**To be done**
Copy out the listing exactly.

**Information provided**

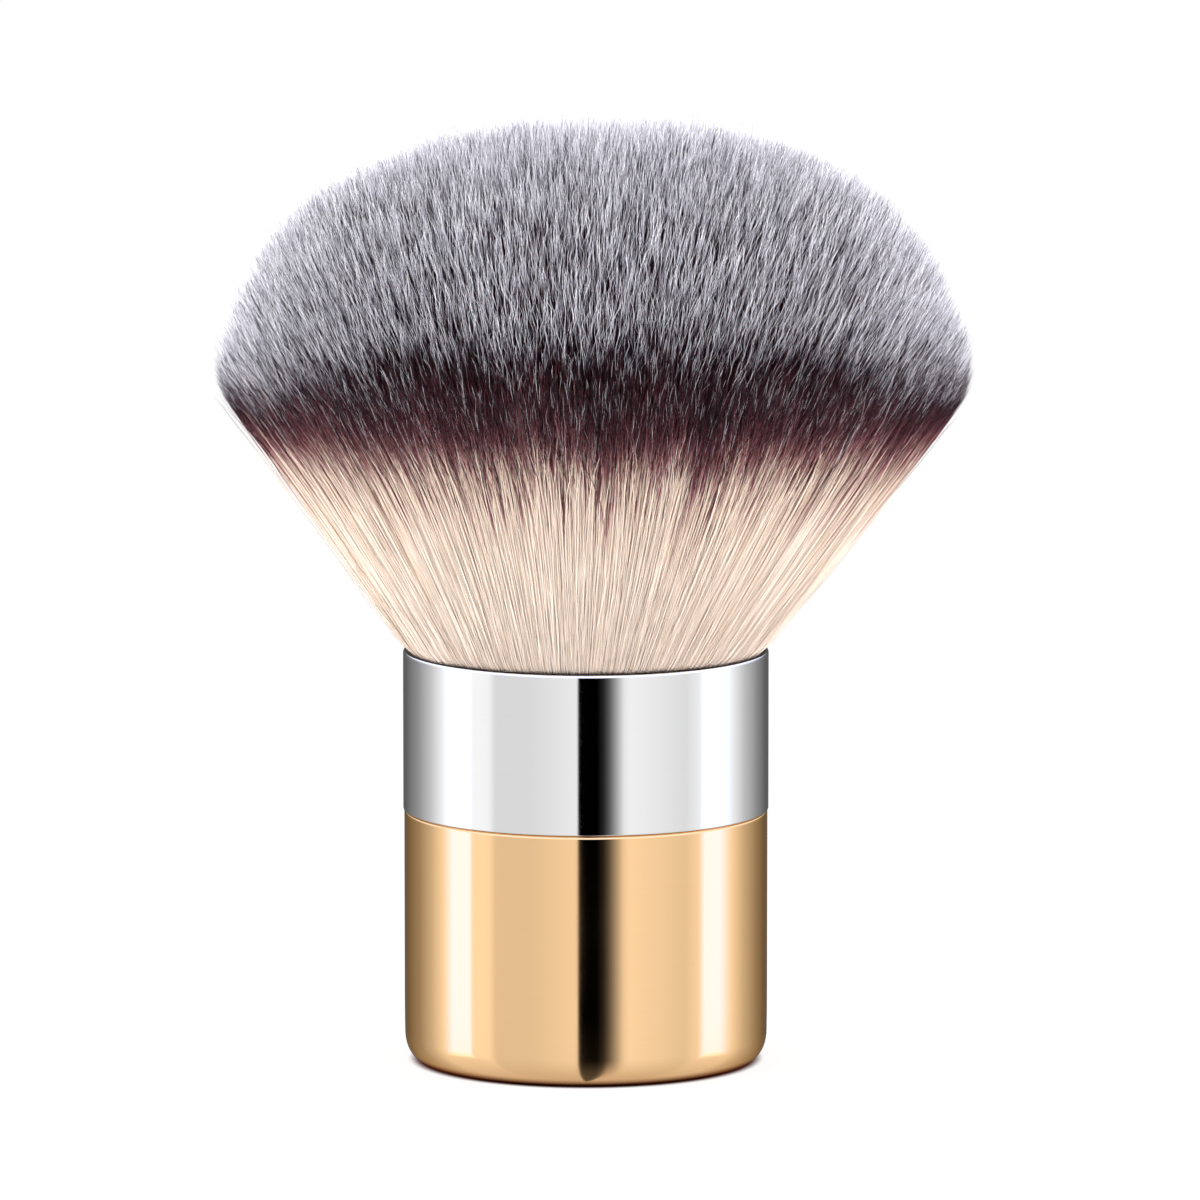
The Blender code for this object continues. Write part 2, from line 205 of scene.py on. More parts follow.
def cameraSees(tree, path):
    # 1 for what the camera sees, straight or through something clear
    return addNode(
        tree, "ShaderNodeMath", {"operation": "MAXIMUM"},
        i0=path["Is Camera Ray"], i1=path["Is Transmission Ray"]).outputs[0]


def buildWorld(spec):
    world = bpy.data.worlds.new("studio")
    bpy.context.scene.world = world
    world.use_nodes = True
    tree = world.node_tree
    tree.nodes.clear()
    direction = addNode(tree, "ShaderNodeTexCoord").outputs["Generated"]
    axes = addNode(tree, "ShaderNodeSeparateXYZ", None, Vector=direction).outputs
    path = addNode(tree, "ShaderNodeLightPath").outputs
    mirrored = addNode(
        tree, "ShaderNodeBackground", {"Strength": 1.0}, Color=mirroredLook(tree, spec, axes))
    behind = addNode(
        tree, "ShaderNodeMapRange",
        {"interpolation_type": "SMOOTHSTEP", "From Min": spec["fillFrom"], "From Max": spec["fillTo"],
         "To Min": spec["frontFill"], "To Max": spec["backFill"]}, Value=axes["Y"])
    fill = addNode(tree, "ShaderNodeBackground", {"Color": (1, 1, 1, 1)}, Strength=behind.outputs[0])
    backdrop = addNode(tree, "ShaderNodeBackground", {"Color": (1, 1, 1, 1), "Strength": 1.0})
    lit = addNode(
        tree, "ShaderNodeMixShader", None,
        Fac=path["Is Glossy Ray"], i1=fill.outputs[0], i2=mirrored.outputs[0])
    seen = addNode(
        tree, "ShaderNodeMixShader", None,
        Fac=cameraSees(tree, path), i1=lit.outputs[0], i2=backdrop.outputs[0])
    addNode(tree, "ShaderNodeOutputWorld", None, Surface=seen.outputs[0])


# place, size and watts of each, all aimed at the middle of the brush
softBoxes = {
    "colour": (0.95, 0.98, 1.0), "aim": (0.0, 0.0, 0.05),
    "softBoxLeft": ((-0.85, -0.15, 0.35), (0.5, 0.8), 11.5),
    "softBoxRight": ((0.85, -0.15, 0.35), (0.5, 0.8), 11.0),
    "softBoxTop": ((0.0, -0.10, 0.85), (0.6, 0.5), 7.2),
}


def addSoftBox(name, spec):
    place, size, power = spec[name]
    data = bpy.data.lights.new(name, "AREA")
    data.shape = "RECTANGLE"
    data.size, data.size_y = size
    data.energy = power
    data.color = spec["colour"]
    obj = placeObject(name, data)
    obj.location = place
    obj.rotation_euler = (Vector(spec["aim"]) - Vector(place)).to_track_quat("-Z", "Y").to_euler()
    obj.visible_glossy = False    # the metal mirrors the walls above instead


paper = {
    "colour": "#F0EFEF", "radius": 3.0, "drop": 0.05 * mm, "roughness": 0.9, "sides": 96,
    # how much pure white the camera sees in it, by distance in metres
    "glow": [(0.0, 0.80), (0.018, 0.80), (0.024, 0.88), (0.045, 0.90), (0.12, 1.0)],
    # a painted contact shadow: the dark line where the foot meets it, on a sheet of its own just over it
    "contactShadowColour": "#64392F", "contactShadowFrom": 16.5 * mm, "contactShadowTo": 17.8 * mm, "contactShadowDrop": 0.02 * mm,
}


def mattPaper(name, hexColour):
    # matt, without shine, and how far each place on it is from the brush's axis
    made, tree, shader = newMaterial(name)
    shader.inputs["Base Color"].default_value = srgb(hexColour)
    shader.inputs["Roughness"].default_value = paper["roughness"]
    shader.inputs["Specular IOR Level"].default_value = 0.0
    place = addNode(tree, "ShaderNodeTexCoord").outputs["Object"]
    reach = addNode(tree, "ShaderNodeVectorMath", {"operation": "LENGTH"}, i0=place).outputs["Value"]
    return made, tree, shader, reach


def paperSweep(spec):
    # white paper: plain close in, where the soft shadow lies, and pure white further out
    made, tree, shader, reach = mattPaper("paperSweep", spec["colour"])
    keep = addRamp(tree, reach, [(place, (level, level, level, 1)) for place, level in spec["glow"]])
    path = addNode(tree, "ShaderNodeLightPath").outputs
    amount = addNode(tree, "ShaderNodeMath", {"operation": "MULTIPLY"}, i0=keep, i1=cameraSees(tree, path))
    glow = addNode(tree, "ShaderNodeEmission", {"Color": (1, 1, 1, 1), "Strength": 1.0})
    both = addNode(
        tree, "ShaderNodeMixShader", None, Fac=amount.outputs[0], i1=shader.outputs[0], i2=glow.outputs[0])
    tree.links.new(both.outputs[0], tree.nodes["Material Output"].inputs["Surface"])
    return made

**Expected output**
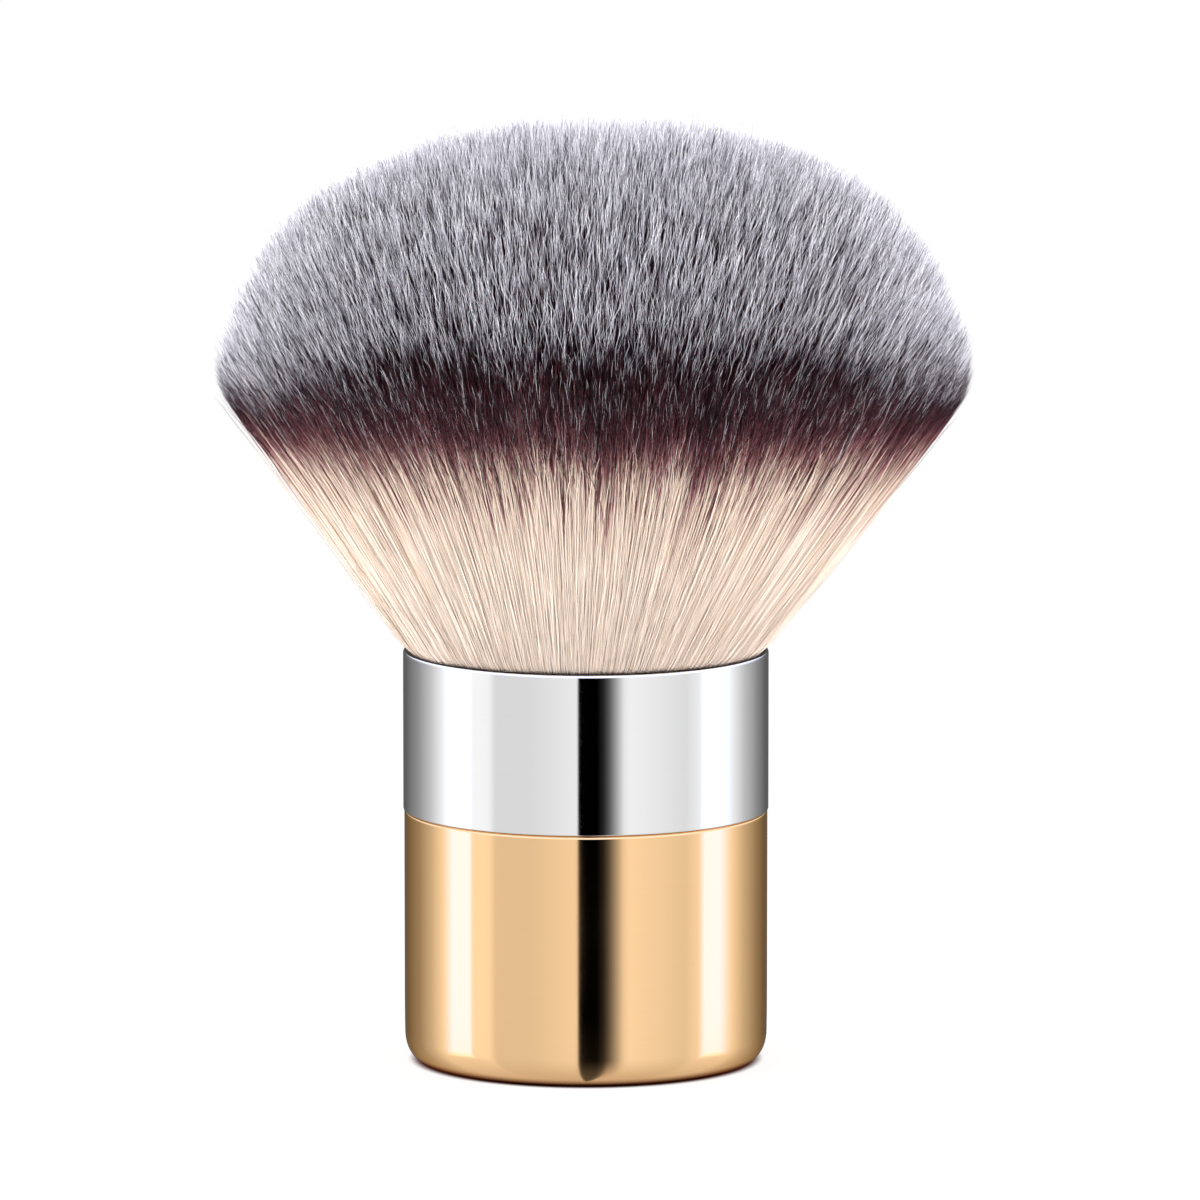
The Blender code for this object continues. Write part 2, from line 205 of scene.py on. More parts follow.
def cameraSees(tree, path):
    # 1 for what the camera sees, straight or through something clear
    return addNode(
        tree, "ShaderNodeMath", {"operation": "MAXIMUM"},
        i0=path["Is Camera Ray"], i1=path["Is Transmission Ray"]).outputs[0]


def buildWorld(spec):
    world = bpy.data.worlds.new("studio")
    bpy.context.scene.world = world
    world.use_nodes = True
    tree = world.node_tree
    tree.nodes.clear()
    direction = addNode(tree, "ShaderNodeTexCoord").outputs["Generated"]
    axes = addNode(tree, "ShaderNodeSeparateXYZ", None, Vector=direction).outputs
    path = addNode(tree, "ShaderNodeLightPath").outputs
    mirrored = addNode(
        tree, "ShaderNodeBackground", {"Strength": 1.0}, Color=mirroredLook(tree, spec, axes))
    behind = addNode(
        tree, "ShaderNodeMapRange",
        {"interpolation_type": "SMOOTHSTEP", "From Min": spec["fillFrom"], "From Max": spec["fillTo"],
         "To Min": spec["frontFill"], "To Max": spec["backFill"]}, Value=axes["Y"])
    fill = addNode(tree, "ShaderNodeBackground", {"Color": (1, 1, 1, 1)}, Strength=behind.outputs[0])
    backdrop = addNode(tree, "ShaderNodeBackground", {"Color": (1, 1, 1, 1), "Strength": 1.0})
    lit = addNode(
        tree, "ShaderNodeMixShader", None,
        Fac=path["Is Glossy Ray"], i1=fill.outputs[0], i2=mirrored.outputs[0])
    seen = addNode(
        tree, "ShaderNodeMixShader", None,
        Fac=cameraSees(tree, path), i1=lit.outputs[0], i2=backdrop.outputs[0])
    addNode(tree, "ShaderNodeOutputWorld", None, Surface=seen.outputs[0])


# place, size and watts of each, all aimed at the middle of the brush
softBoxes = {
    "colour": (0.95, 0.98, 1.0), "aim": (0.0, 0.0, 0.05),
    "softBoxLeft": ((-0.85, -0.15, 0.35), (0.5, 0.8), 11.5),
    "softBoxRight": ((0.85, -0.15, 0.35), (0.5, 0.8), 11.0),
    "softBoxTop": ((0.0, -0.10, 0.85), (0.6, 0.5), 7.2),
}


def addSoftBox(name, spec):
    place, size, power = spec[name]
    data = bpy.data.lights.new(name, "AREA")
    data.shape = "RECTANGLE"
    data.size, data.size_y = size
    data.energy = power
    data.color = spec["colour"]
    obj = placeObject(name, data)
    obj.location = place
    obj.rotation_euler = (Vector(spec["aim"]) - Vector(place)).to_track_quat("-Z", "Y").to_euler()
    obj.visible_glossy = False    # the metal mirrors the walls above instead


paper = {
    "colour": "#F0EFEF", "radius": 3.0, "drop": 0.05 * mm, "roughness": 0.9, "sides": 96,
    # how much pure white the camera sees in it, by distance in metres
    "glow": [(0.0, 0.80), (0.018, 0.80), (0.024, 0.88), (0.045, 0.90), (0.12, 1.0)],
    # a painted contact shadow: the dark line where the foot meets it, on a sheet of its own just over it
    "contactShadowColour": "#64392F", "contactShadowFrom": 16.5 * mm, "contactShadowTo": 17.8 * mm, "contactShadowDrop": 0.02 * mm,
}


def mattPaper(name, hexColour):
    # matt, without shine, and how far each place on it is from the brush's axis
    made, tree, shader = newMaterial(name)
    shader.inputs["Base Color"].default_value = srgb(hexColour)
    shader.inputs["Roughness"].default_value = paper["roughness"]
    shader.inputs["Specular IOR Level"].default_value = 0.0
    place = addNode(tree, "ShaderNodeTexCoord").outputs["Object"]
    reach = addNode(tree, "ShaderNodeVectorMath", {"operation": "LENGTH"}, i0=place).outputs["Value"]
    return made, tree, shader, reach


def paperSweep(spec):
    # white paper: plain close in, where the soft shadow lies, and pure white further out
    made, tree, shader, reach = mattPaper("paperSweep", spec["colour"])
    keep = addRamp(tree, reach, [(place, (level, level, level, 1)) for place, level in spec["glow"]])
    path = addNode(tree, "ShaderNodeLightPath").outputs
    amount = addNode(tree, "ShaderNodeMath", {"operation": "MULTIPLY"}, i0=keep, i1=cameraSees(tree, path))
    glow = addNode(tree, "ShaderNodeEmission", {"Color": (1, 1, 1, 1), "Strength": 1.0})
    both = addNode(
        tree, "ShaderNodeMixShader", None, Fac=amount.outputs[0], i1=shader.outputs[0], i2=glow.outputs[0])
    tree.links.new(both.outputs[0], tree.nodes["Material Output"].inputs["Surface"])
    return made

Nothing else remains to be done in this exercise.